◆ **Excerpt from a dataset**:
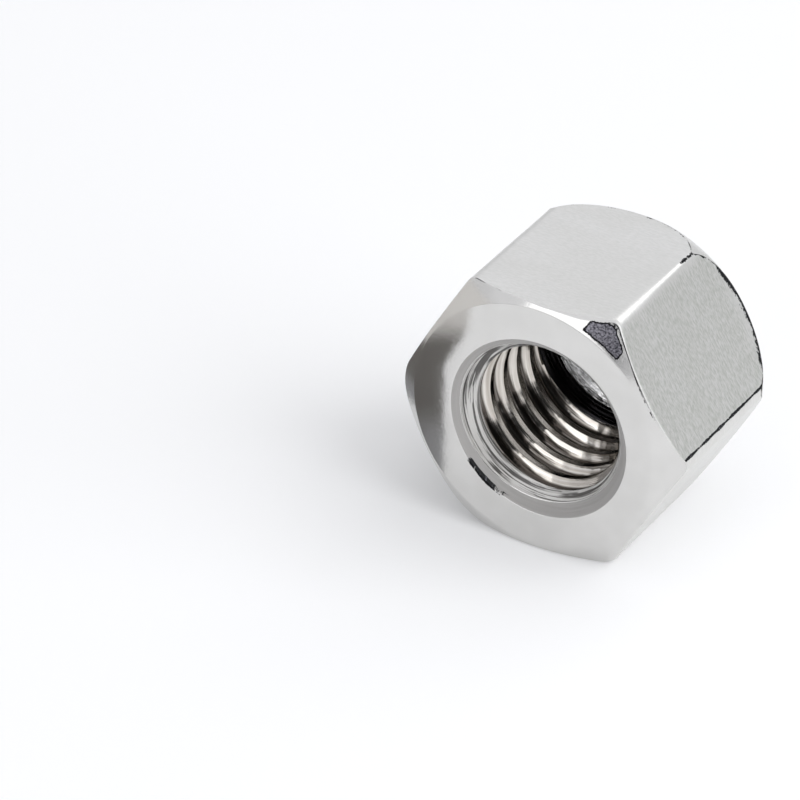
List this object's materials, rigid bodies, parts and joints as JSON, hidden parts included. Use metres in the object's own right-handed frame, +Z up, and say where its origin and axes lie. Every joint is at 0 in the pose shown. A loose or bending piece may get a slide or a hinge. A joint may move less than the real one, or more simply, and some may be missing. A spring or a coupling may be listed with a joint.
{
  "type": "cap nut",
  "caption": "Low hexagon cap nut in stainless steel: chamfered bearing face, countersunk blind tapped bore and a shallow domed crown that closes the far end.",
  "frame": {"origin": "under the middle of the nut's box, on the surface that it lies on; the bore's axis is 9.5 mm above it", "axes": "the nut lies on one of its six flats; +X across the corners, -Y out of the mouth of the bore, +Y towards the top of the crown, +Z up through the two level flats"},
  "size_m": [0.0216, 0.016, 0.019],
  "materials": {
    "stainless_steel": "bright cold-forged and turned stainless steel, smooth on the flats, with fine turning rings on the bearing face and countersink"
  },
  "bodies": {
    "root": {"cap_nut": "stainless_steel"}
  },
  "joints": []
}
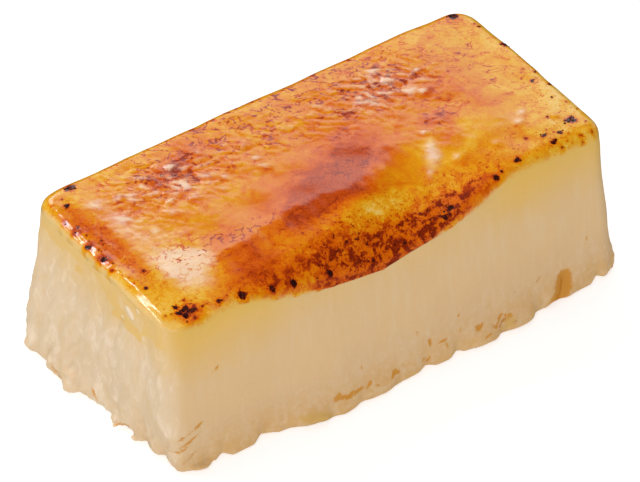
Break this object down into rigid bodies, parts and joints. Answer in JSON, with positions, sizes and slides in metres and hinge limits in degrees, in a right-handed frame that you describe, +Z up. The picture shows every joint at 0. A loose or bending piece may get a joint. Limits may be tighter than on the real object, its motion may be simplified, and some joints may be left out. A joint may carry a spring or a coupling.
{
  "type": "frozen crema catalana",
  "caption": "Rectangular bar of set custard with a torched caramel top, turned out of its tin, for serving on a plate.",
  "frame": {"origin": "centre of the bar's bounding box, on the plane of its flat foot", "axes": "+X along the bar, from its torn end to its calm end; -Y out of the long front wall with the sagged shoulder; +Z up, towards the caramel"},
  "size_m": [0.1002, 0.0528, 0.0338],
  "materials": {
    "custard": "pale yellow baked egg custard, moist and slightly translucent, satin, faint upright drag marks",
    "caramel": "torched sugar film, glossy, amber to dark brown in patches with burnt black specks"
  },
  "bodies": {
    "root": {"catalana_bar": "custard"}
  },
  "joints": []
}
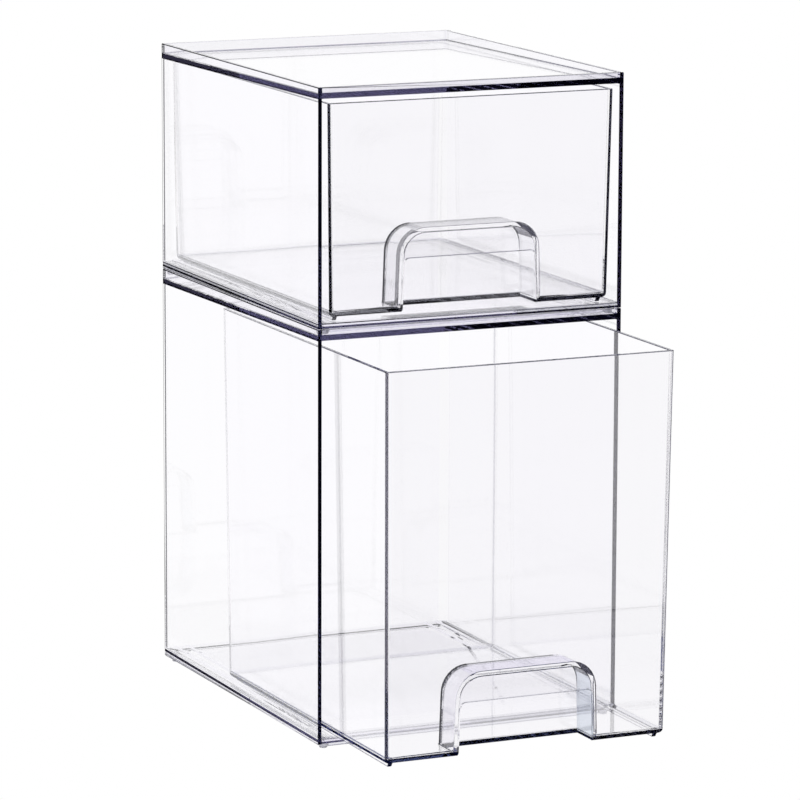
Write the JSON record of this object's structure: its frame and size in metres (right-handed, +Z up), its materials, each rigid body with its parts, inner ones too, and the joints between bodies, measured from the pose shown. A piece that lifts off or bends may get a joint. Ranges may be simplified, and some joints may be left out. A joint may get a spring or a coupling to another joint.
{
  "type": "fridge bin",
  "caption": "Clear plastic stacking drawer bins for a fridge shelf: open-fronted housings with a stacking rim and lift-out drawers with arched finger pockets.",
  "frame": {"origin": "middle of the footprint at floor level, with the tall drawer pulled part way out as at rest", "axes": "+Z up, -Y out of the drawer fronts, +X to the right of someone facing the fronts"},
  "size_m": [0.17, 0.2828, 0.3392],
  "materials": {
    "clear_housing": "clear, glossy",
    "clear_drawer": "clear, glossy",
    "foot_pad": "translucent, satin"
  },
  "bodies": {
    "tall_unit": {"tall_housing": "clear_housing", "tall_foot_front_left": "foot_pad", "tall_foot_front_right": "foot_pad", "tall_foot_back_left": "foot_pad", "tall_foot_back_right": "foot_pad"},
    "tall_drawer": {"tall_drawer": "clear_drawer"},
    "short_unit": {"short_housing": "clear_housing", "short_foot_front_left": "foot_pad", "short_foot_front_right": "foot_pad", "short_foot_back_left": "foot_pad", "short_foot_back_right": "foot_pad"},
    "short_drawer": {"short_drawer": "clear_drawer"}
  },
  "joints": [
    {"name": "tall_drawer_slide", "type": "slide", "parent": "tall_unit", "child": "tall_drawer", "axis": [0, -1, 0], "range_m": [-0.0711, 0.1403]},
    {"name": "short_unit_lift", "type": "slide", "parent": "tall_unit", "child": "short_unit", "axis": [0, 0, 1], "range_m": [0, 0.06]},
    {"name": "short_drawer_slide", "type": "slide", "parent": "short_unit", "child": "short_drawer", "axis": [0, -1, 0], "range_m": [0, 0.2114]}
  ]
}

◆ **Goal**:
Set all of the records down again, exactly as they stand.

◆ **Task answer**:
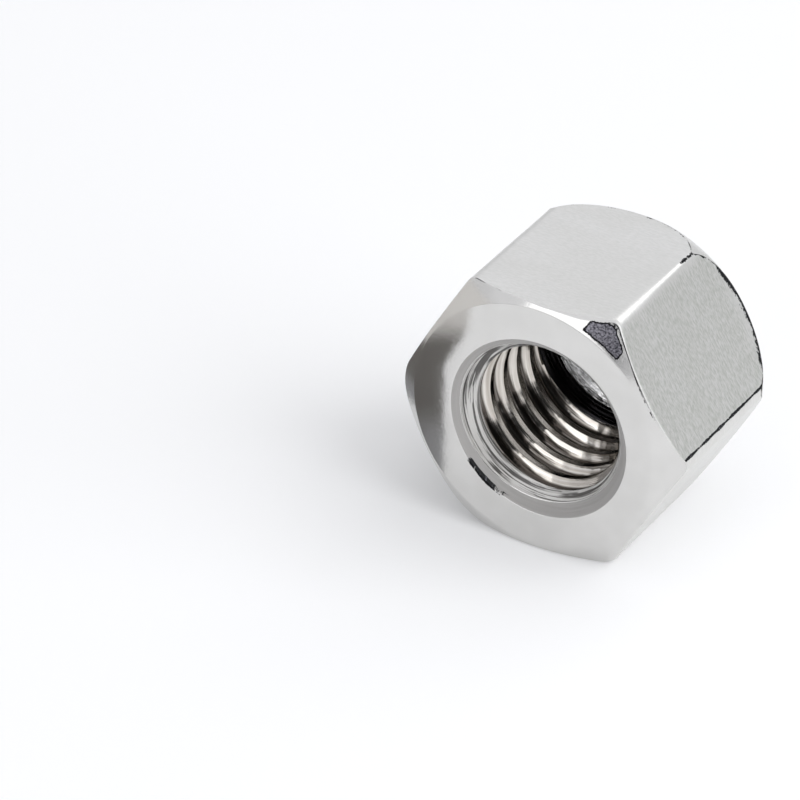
List this object's materials, rigid bodies, parts and joints as JSON, hidden parts included. Use metres in the object's own right-handed frame, +Z up, and say where its origin and axes lie. Every joint is at 0 in the pose shown. A loose or bending piece may get a slide or a hinge. A joint may move less than the real one, or more simply, and some may be missing. A spring or a coupling may be listed with a joint.
{
  "type": "cap nut",
  "caption": "Low hexagon cap nut in stainless steel: chamfered bearing face, countersunk blind tapped bore and a shallow domed crown that closes the far end.",
  "frame": {"origin": "under the middle of the nut's box, on the surface that it lies on; the bore's axis is 9.5 mm above it", "axes": "the nut lies on one of its six flats; +X across the corners, -Y out of the mouth of the bore, +Y towards the top of the crown, +Z up through the two level flats"},
  "size_m": [0.0216, 0.016, 0.019],
  "materials": {
    "stainless_steel": "bright cold-forged and turned stainless steel, smooth on the flats, with fine turning rings on the bearing face and countersink"
  },
  "bodies": {
    "root": {"cap_nut": "stainless_steel"}
  },
  "joints": []
}
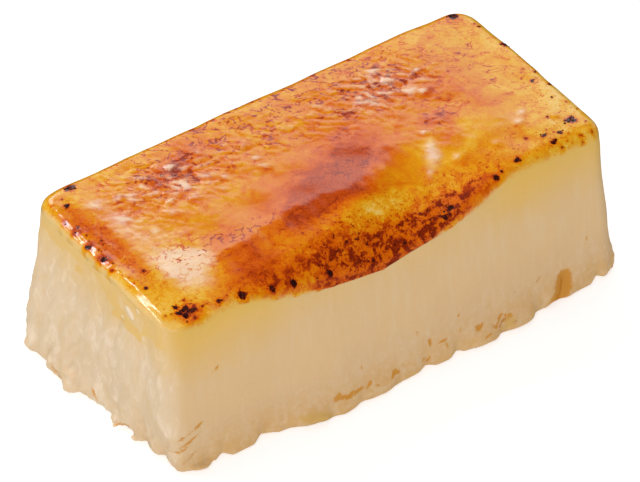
Break this object down into rigid bodies, parts and joints. Answer in JSON, with positions, sizes and slides in metres and hinge limits in degrees, in a right-handed frame that you describe, +Z up. The picture shows every joint at 0. A loose or bending piece may get a joint. Limits may be tighter than on the real object, its motion may be simplified, and some joints may be left out. A joint may carry a spring or a coupling.
{
  "type": "frozen crema catalana",
  "caption": "Rectangular bar of set custard with a torched caramel top, turned out of its tin, for serving on a plate.",
  "frame": {"origin": "centre of the bar's bounding box, on the plane of its flat foot", "axes": "+X along the bar, from its torn end to its calm end; -Y out of the long front wall with the sagged shoulder; +Z up, towards the caramel"},
  "size_m": [0.1002, 0.0528, 0.0338],
  "materials": {
    "custard": "pale yellow baked egg custard, moist and slightly translucent, satin, faint upright drag marks",
    "caramel": "torched sugar film, glossy, amber to dark brown in patches with burnt black specks"
  },
  "bodies": {
    "root": {"catalana_bar": "custard"}
  },
  "joints": []
}
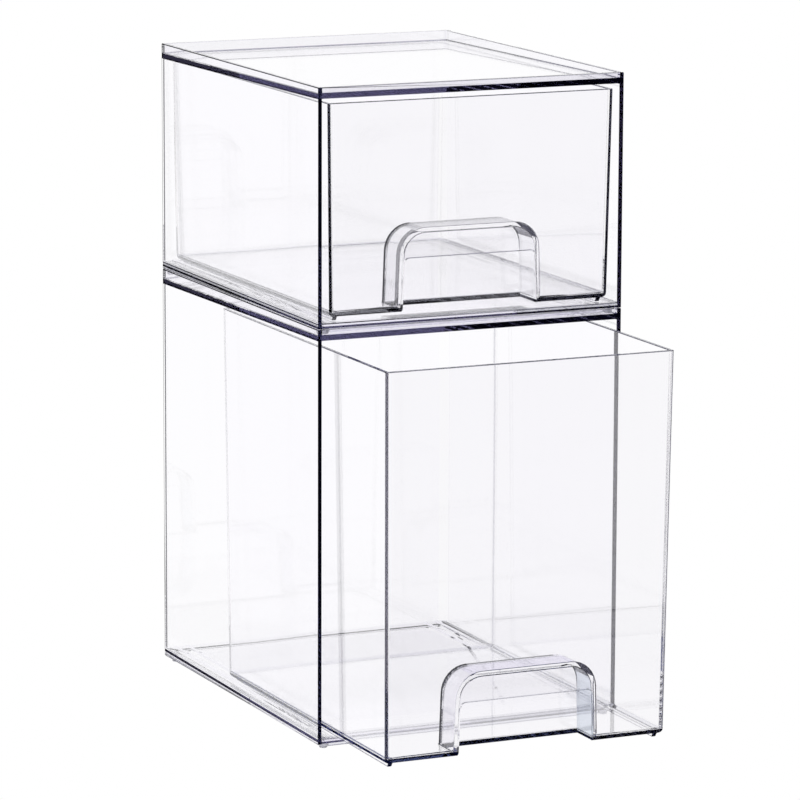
Write the JSON record of this object's structure: its frame and size in metres (right-handed, +Z up), its materials, each rigid body with its parts, inner ones too, and the joints between bodies, measured from the pose shown. A piece that lifts off or bends may get a joint. Ranges may be simplified, and some joints may be left out. A joint may get a spring or a coupling to another joint.
{
  "type": "fridge bin",
  "caption": "Clear plastic stacking drawer bins for a fridge shelf: open-fronted housings with a stacking rim and lift-out drawers with arched finger pockets.",
  "frame": {"origin": "middle of the footprint at floor level, with the tall drawer pulled part way out as at rest", "axes": "+Z up, -Y out of the drawer fronts, +X to the right of someone facing the fronts"},
  "size_m": [0.17, 0.2828, 0.3392],
  "materials": {
    "clear_housing": "clear, glossy",
    "clear_drawer": "clear, glossy",
    "foot_pad": "translucent, satin"
  },
  "bodies": {
    "tall_unit": {"tall_housing": "clear_housing", "tall_foot_front_left": "foot_pad", "tall_foot_front_right": "foot_pad", "tall_foot_back_left": "foot_pad", "tall_foot_back_right": "foot_pad"},
    "tall_drawer": {"tall_drawer": "clear_drawer"},
    "short_unit": {"short_housing": "clear_housing", "short_foot_front_left": "foot_pad", "short_foot_front_right": "foot_pad", "short_foot_back_left": "foot_pad", "short_foot_back_right": "foot_pad"},
    "short_drawer": {"short_drawer": "clear_drawer"}
  },
  "joints": [
    {"name": "tall_drawer_slide", "type": "slide", "parent": "tall_unit", "child": "tall_drawer", "axis": [0, -1, 0], "range_m": [-0.0711, 0.1403]},
    {"name": "short_unit_lift", "type": "slide", "parent": "tall_unit", "child": "short_unit", "axis": [0, 0, 1], "range_m": [0, 0.06]},
    {"name": "short_drawer_slide", "type": "slide", "parent": "short_unit", "child": "short_drawer", "axis": [0, -1, 0], "range_m": [0, 0.2114]}
  ]
}